ABSTRACT

Entering a parish church at the dawn of the Reformation, for instance the parish church St Sebald in Nuremberg, a visitor would be faced with something of the complexities of late medieval piety. In one direction, they would be drawn to the shrine of the patron saint at the axis of the sanctuary, while believers were also visually and physically guided to the focal point symbolizing the veneration of the Eucharist, i.e. the sacrament house.1 On Sundays, and principal feast-days mass was generally celebrated at the high altar; it was used for private masses as well, which were also celebrated at a series of side altars, donated by individuals as well as by political and professional corporations.2 The cult of saints with their relics and Eucharistic piety represented not only important certainties of Christian belief, but their material and visual manifestations also reflected social relationships within the medieval city.
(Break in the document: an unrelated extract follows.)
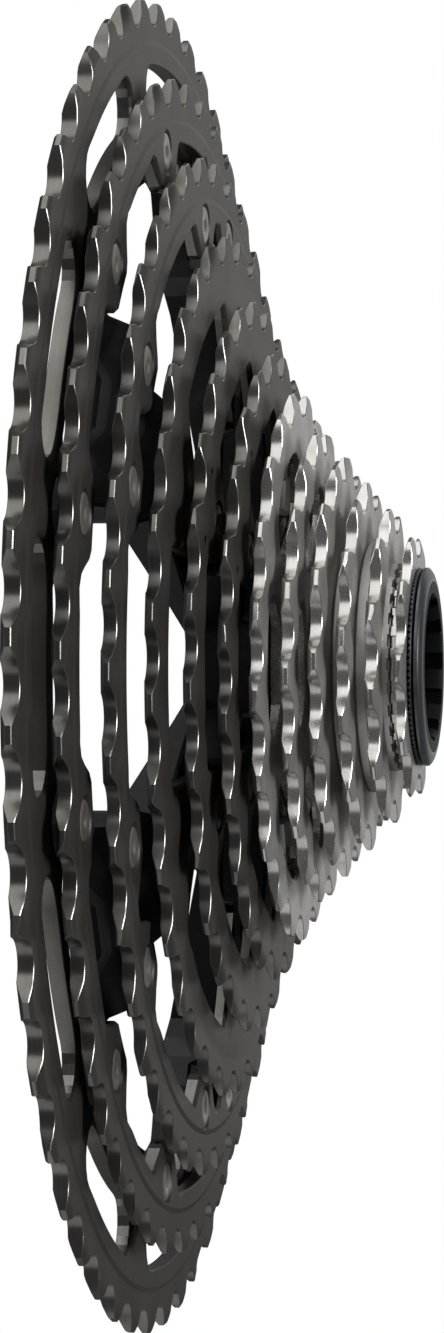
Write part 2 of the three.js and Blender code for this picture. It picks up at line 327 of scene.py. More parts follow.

Due to the specific attitude of the Nuremberg authorities, this religious dynamic with their associated furnishings has largely been preserved in the city’s parish churches after the Lutheran Reformation.3 By contrast, the Lutheran churches in Transylvania appear as purified interiors. Of the range of medieval Catholic furnishings sometimes pulpits and pews are still extant, remnants of sacrament niches, or even entire sacrament houses sometimes ‘survived’, of course without their original function.4 Generally

1 G. Weilandt, Die Sebalduskirche in Nürnberg. Bild und Gesellschaft im Zeitalter der Gotik und Renaissance (Petersberg, 2007), pp. 156-63, 106-09.